[Requirements]
Gather, from the data below, each line in which the word "slide" occurs.

[Data for this task]

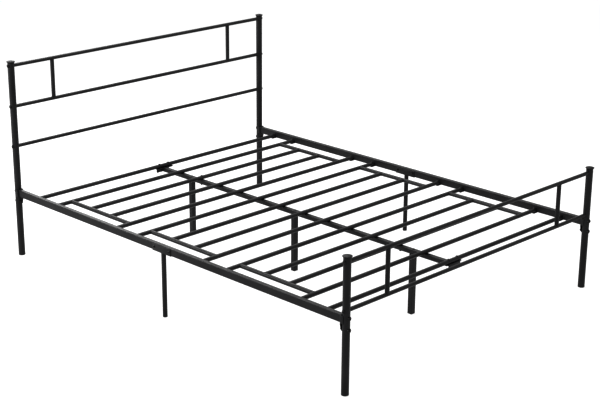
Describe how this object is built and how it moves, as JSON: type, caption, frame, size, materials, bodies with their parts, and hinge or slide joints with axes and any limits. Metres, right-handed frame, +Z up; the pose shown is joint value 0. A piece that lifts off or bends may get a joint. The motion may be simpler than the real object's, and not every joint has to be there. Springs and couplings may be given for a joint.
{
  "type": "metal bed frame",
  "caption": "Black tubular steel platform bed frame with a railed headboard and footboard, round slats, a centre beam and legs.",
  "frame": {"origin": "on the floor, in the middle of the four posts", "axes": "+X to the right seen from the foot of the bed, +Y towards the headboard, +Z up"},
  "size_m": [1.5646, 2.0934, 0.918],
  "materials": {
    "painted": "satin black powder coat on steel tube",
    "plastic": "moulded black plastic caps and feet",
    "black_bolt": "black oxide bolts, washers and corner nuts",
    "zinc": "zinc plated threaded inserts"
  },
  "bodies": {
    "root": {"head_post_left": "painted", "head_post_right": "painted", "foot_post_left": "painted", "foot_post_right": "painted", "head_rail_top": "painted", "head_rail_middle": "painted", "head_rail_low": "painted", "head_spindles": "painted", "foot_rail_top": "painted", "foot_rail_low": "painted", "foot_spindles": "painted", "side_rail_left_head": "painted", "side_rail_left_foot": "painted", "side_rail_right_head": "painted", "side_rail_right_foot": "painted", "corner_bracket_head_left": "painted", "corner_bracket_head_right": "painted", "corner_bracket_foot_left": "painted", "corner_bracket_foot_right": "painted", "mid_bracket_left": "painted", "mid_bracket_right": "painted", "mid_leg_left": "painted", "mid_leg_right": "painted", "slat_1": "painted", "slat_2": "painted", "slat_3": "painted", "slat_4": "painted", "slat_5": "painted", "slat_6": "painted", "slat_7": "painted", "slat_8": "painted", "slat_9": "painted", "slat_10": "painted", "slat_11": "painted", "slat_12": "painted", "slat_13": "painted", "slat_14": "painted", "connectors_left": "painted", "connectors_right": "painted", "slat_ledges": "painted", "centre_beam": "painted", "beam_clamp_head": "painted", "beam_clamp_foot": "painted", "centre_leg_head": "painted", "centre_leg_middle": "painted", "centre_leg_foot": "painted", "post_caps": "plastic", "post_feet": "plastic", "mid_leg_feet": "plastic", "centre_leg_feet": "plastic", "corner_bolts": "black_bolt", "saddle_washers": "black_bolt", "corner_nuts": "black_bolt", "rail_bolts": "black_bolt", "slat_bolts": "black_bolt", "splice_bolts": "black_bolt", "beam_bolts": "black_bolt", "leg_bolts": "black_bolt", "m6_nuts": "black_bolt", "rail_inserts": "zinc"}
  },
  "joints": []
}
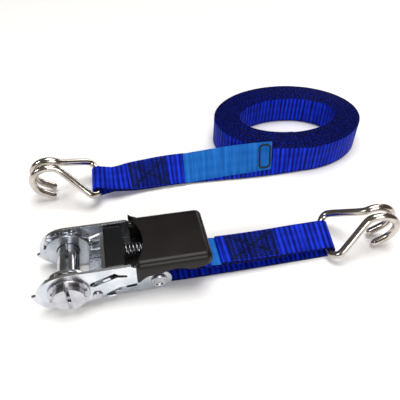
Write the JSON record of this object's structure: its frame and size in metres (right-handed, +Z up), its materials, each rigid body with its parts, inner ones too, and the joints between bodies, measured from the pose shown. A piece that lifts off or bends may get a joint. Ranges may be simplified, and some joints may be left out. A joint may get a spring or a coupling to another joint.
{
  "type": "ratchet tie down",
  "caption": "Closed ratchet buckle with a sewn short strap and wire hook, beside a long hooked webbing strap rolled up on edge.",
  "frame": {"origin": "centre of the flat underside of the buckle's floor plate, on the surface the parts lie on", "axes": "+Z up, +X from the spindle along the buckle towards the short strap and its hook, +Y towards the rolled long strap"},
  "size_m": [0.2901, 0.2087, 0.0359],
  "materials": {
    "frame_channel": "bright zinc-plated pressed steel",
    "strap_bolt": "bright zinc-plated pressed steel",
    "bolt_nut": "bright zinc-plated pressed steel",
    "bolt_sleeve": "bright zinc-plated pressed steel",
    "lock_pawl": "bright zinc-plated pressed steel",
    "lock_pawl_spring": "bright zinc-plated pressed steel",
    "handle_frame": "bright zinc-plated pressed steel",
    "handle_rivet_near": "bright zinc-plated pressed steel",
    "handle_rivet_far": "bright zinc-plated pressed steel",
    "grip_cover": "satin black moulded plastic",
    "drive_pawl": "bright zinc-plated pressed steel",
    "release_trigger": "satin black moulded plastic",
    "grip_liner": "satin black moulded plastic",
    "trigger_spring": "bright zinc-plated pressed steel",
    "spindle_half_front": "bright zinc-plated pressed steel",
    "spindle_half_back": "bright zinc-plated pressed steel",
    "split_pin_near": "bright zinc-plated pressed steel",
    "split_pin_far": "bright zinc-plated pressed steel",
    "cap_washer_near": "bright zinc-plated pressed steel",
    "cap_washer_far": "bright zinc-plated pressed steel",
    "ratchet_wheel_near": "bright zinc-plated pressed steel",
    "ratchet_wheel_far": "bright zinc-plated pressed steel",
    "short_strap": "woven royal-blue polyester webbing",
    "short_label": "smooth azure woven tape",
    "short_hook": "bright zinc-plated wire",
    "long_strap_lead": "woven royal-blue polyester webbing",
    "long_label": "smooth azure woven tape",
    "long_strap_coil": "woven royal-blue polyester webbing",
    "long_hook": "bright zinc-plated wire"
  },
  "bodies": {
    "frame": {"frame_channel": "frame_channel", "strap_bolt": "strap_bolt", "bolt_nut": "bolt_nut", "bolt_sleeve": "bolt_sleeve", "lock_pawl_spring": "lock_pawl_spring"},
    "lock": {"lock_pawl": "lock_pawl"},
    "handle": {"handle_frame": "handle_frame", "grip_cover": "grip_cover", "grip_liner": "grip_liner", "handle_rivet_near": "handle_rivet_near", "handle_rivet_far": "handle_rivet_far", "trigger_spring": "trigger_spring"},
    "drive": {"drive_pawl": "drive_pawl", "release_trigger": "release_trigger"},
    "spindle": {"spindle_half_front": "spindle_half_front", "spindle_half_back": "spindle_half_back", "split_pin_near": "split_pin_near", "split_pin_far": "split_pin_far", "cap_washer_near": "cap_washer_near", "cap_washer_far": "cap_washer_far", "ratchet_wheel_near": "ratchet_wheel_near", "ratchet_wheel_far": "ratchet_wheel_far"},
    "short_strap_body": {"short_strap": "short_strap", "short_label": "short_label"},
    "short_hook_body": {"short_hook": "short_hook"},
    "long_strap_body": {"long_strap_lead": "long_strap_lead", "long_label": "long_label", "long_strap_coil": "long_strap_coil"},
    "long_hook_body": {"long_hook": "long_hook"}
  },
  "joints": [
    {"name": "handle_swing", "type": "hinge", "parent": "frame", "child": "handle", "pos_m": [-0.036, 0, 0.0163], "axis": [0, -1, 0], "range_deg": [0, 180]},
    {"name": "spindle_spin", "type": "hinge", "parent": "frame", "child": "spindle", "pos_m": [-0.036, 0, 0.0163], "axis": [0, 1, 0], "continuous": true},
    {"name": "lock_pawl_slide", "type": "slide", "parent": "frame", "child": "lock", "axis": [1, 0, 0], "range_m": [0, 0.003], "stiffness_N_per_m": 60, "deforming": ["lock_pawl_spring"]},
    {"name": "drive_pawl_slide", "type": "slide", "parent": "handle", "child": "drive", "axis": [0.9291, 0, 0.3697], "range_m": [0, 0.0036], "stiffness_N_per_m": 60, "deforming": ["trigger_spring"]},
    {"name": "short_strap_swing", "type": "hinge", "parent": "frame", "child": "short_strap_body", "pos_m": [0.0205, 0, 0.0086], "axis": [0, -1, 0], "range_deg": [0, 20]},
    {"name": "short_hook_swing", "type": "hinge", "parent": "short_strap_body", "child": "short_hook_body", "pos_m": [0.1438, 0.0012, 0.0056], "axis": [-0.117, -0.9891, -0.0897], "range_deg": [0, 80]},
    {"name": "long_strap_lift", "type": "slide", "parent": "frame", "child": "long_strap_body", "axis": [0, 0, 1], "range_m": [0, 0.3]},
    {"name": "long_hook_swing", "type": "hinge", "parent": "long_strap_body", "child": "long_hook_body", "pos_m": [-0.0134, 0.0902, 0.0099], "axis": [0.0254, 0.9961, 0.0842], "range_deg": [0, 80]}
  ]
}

[Task result]
Describe how this object is built and how it moves, as JSON: type, caption, frame, size, materials, bodies with their parts, and hinge or slide joints with axes and any limits. Metres, right-handed frame, +Z up; the pose shown is joint value 0. A piece that lifts off or bends may get a joint. The motion may be simpler than the real object's, and not every joint has to be there. Springs and couplings may be given for a joint.
    {"name": "lock_pawl_slide", "type": "slide", "parent": "frame", "child": "lock", "axis": [1, 0, 0], "range_m": [0, 0.003], "stiffness_N_per_m": 60, "deforming": ["lock_pawl_spring"]},
    {"name": "drive_pawl_slide", "type": "slide", "parent": "handle", "child": "drive", "axis": [0.9291, 0, 0.3697], "range_m": [0, 0.0036], "stiffness_N_per_m": 60, "deforming": ["trigger_spring"]},
    {"name": "long_strap_lift", "type": "slide", "parent": "frame", "child": "long_strap_body", "axis": [0, 0, 1], "range_m": [0, 0.3]},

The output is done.